Traditional methods often derive APIs retrospectively from existing logic, which results in inconsistencies and tight coupling. In contrast, API-first enables a standardized, clearly defined interface model from the outset – laying the foundation for reliable testing, mocking, security auditing, and automated delivery.
Before a single line of code is written, data flows, access models, and integration points are defined – in a structured, versioned, and consistent way. In complex system landscapes with microservices, event-driven architectures, and diverse consumers, a well-designed API architecture is essential for scalability, maintainability, and technical decoupling.
Traditional approaches, where APIs are derived after the fact from existing functionality, often result in inconsistencies, tight coupling, and high integration costs. In contrast, an API-first approach enables a standardized and controlled interface model right from the beginning – the foundation for reliable testing, mocking, security auditing, and automated deployment.
API-First Architecture: Principles & Tooling
The core goal of API-first is a clearly defined interface model: Which data is accessible, through which operations, in what format, and under what conditions? Tools like OpenAPI, AsyncAPI, JSON Schema, or Protocol Buffers are not optional but foundational. They enable automated mock services, documented interface contracts, efficient gateways, and robust CI/CD pipelines.
API-first also means governance from the start. Versioning, contract testing, authentication, observability, documentation, and rate limiting aren’t “later” concerns – they’re integral parts of every API lifecycle.

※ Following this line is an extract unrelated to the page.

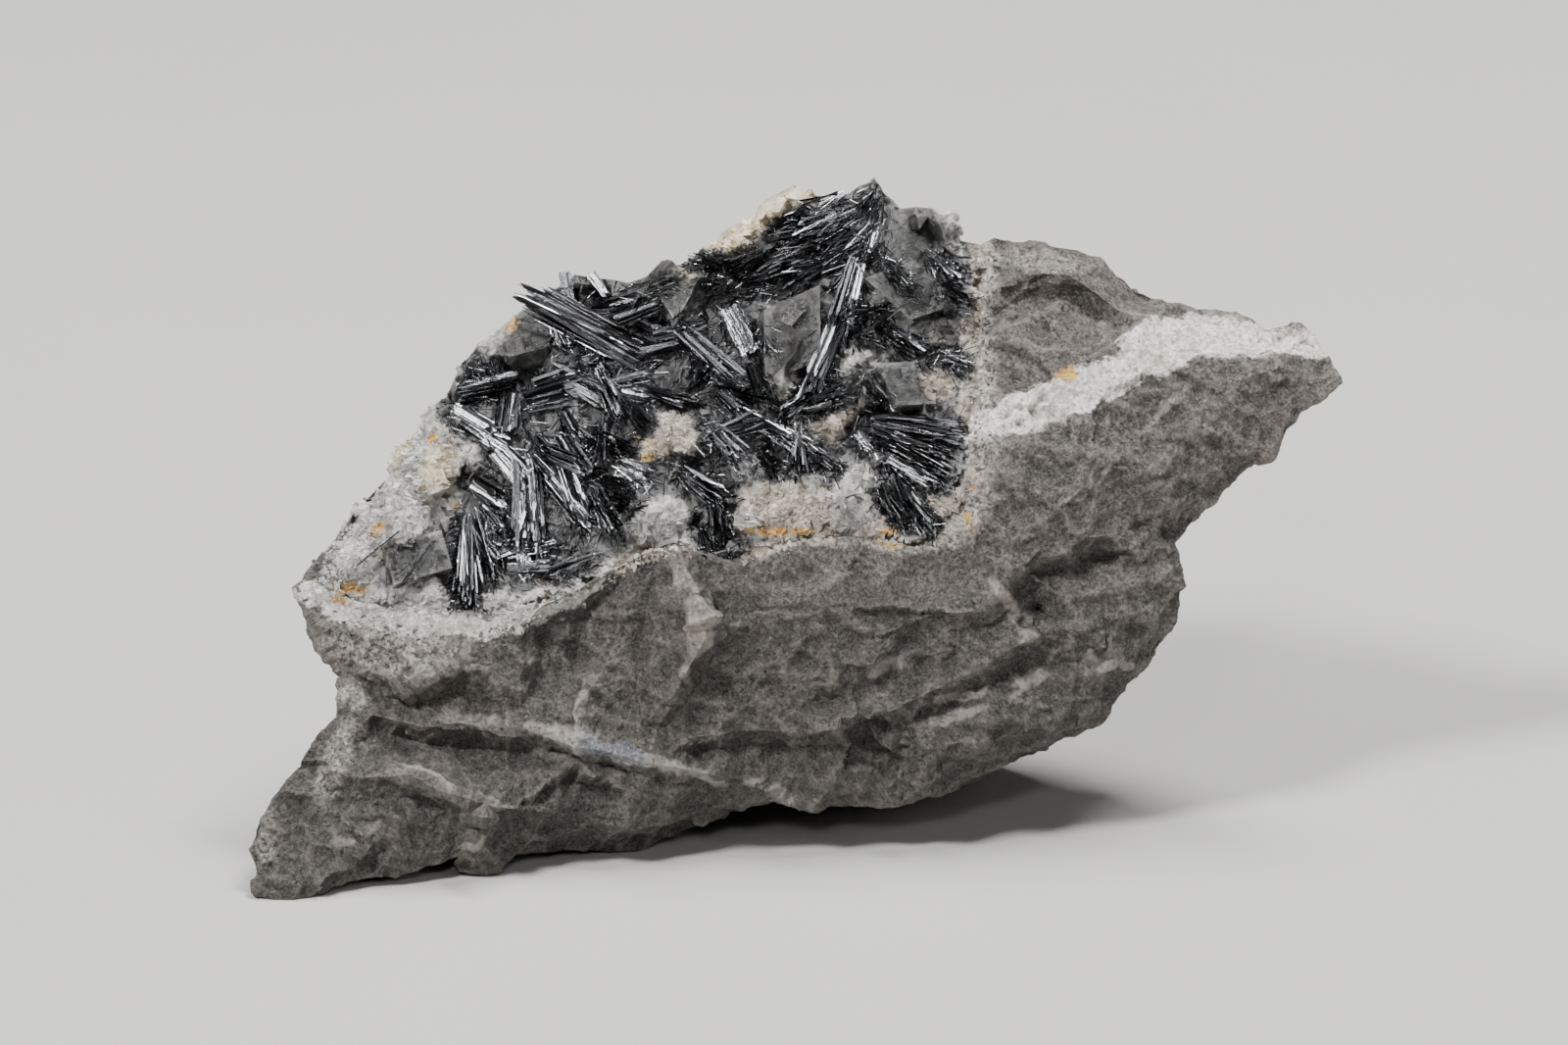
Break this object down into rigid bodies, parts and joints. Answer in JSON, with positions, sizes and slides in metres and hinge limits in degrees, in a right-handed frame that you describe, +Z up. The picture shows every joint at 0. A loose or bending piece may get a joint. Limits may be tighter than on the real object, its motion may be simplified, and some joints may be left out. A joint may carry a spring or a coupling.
{
  "type": "rouxelite specimen",
  "caption": "Broken grey dolostone block with a pale carbonate-lined pocket packed with black metallic rouxelite laths.",
  "frame": {"origin": "bottom centre of the specimen's bounding box, on the surface it rests on", "axes": "+X along its length to the pointed right end, -Y out of the face with the crystal pocket, +Z up"},
  "size_m": [0.0776, 0.0361, 0.0419],
  "materials": {
    "dolostone": "broken, fine-grained, matt",
    "carbonate": "crystalline, part glassy, part sugary",
    "rouxelite": "metallic, striated"
  },
  "bodies": {
    "root": {"dolostone_matrix": "dolostone", "carbonate_crust": "carbonate", "rouxelite_top_spray": "rouxelite", "rouxelite_upper_left_spray": "rouxelite", "rouxelite_centre_spray": "rouxelite", "rouxelite_silver_sheaf": "rouxelite", "rouxelite_tall_sheaf": "rouxelite", "rouxelite_left_rim_spray": "rouxelite", "rouxelite_broad_sheaf": "rouxelite", "rouxelite_left_fan": "rouxelite", "rouxelite_crossed_sheaf": "rouxelite", "rouxelite_right_fan": "rouxelite", "rouxelite_lower_right_spray": "rouxelite", "rouxelite_bottom_spray": "rouxelite", "rouxelite_thin_spray": "rouxelite", "rouxelite_middle_spray": "rouxelite", "rouxelite_right_top_spray": "rouxelite"}
  },
  "joints": []
}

Organizations that embed these disciplines both technically and structurally reduce technical debt and accelerate development.
Security & CI/CD – Integrated from the Start
Security-by-design is a core component of any API-first strategy. Protection starts at the specification level – not just at deployment. Techniques like OAuth2, mTLS, API keys, rate limiting, and JWTs must be considered early and validated automatically – ideally as part of the CI/CD process.
DevSecOps principles ensure that every API change is documented, validated, tested, and audited. Infrastructure-as-code tools like Terraform or Pulumi support policy enforcement and secure API operations on a technical level.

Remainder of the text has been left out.